Nope, they had no idea.
“I google them,” I said. “I see what they post on Facebook, Twitter, blogs. If they have posted anything that is calling someone else down, is sexually inappropriate, or if they’ve made blatantly disrespectful comments on other people’s postings, I would tend not to hire that person.”
The difference between Carlene and many is not this talk, but it is the credibility that Carlene has from immersing herself in using these technologies herself. By having a Twitter account, blog, amongst other things, she has learned how to keep safe by stepping out and looking around first, as opposed to simply letting her kids run wild when they reach the age they are allowed to use social media based on a company’s terms of service.
From her experience, she is able to give some very relevant advice:
I think as parents we need to do three things for our kids:
Be aware of what our children are doing on the internet
Be on sites with them and teach as they go.
Be examples with our own digital identity.
Carlene understands that the world is changing, so she is taking advantage of the learning that can be done while helping her children navigate some murky waters to find a much more positive place. She is setting a high standard for her kids not only through her words, but through her actions.
Kids existing online is not enough. Many schools talk about the notion of “digital citizenship” but simply being a “citizen” is not the heights we should be aiming for offline, so why is it online?
Through my work, I have tried to focus on the idea of “Digital Leadership”; the notion of using the technologies that we have to make a positive difference in the lives of others.
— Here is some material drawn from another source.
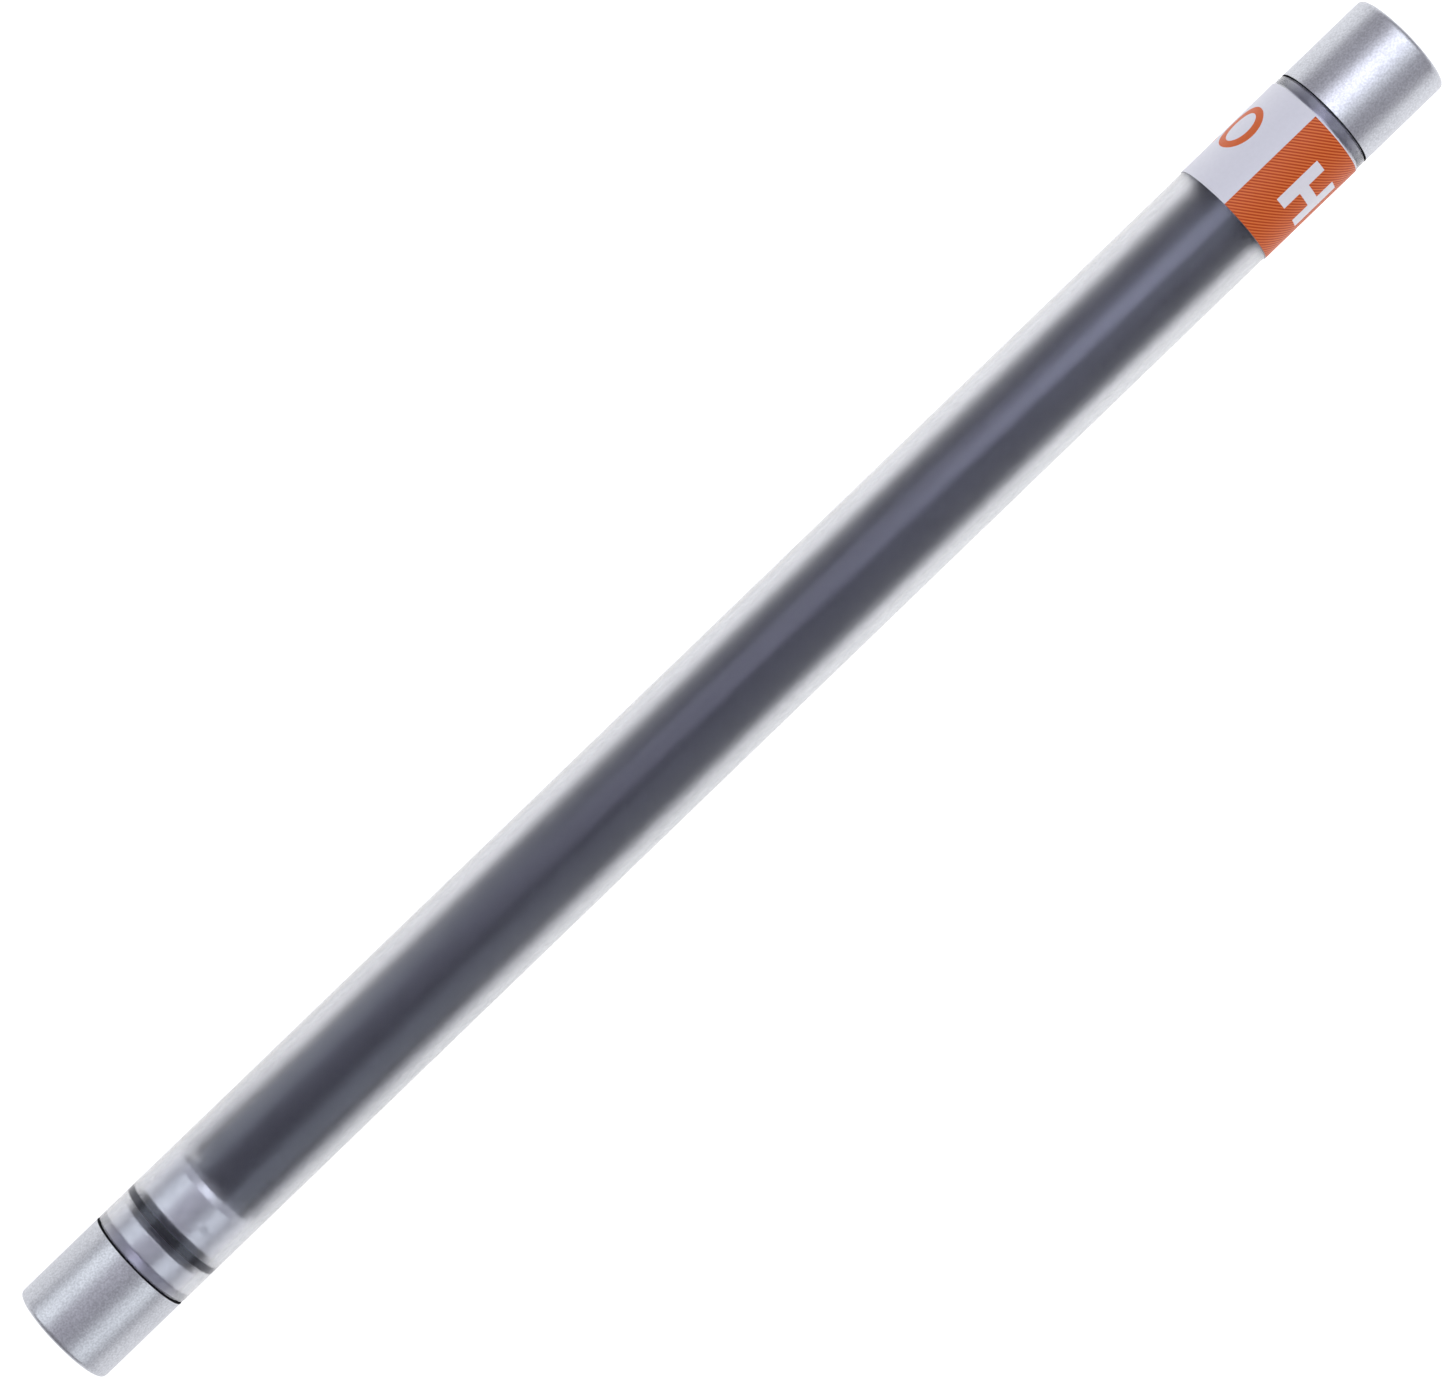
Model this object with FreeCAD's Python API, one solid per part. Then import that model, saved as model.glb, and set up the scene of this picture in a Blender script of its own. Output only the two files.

I try to model this simply by writing this post and trying to build more awareness of the opportunities that technology affords parents and children in learning. Some kids are doing amazing things.
Millgrove School was recently highlighted on Global TV for their work on trying to use social media for learning, but by doing good for their community and hoping to inspire others around the globe. Isn’t that the standard we should be aiming for as school communities?
To be successful, educators do not only need the support of parents, we need their engagement. The door is opening more every day to your child’s classroom. Are you ready to step through?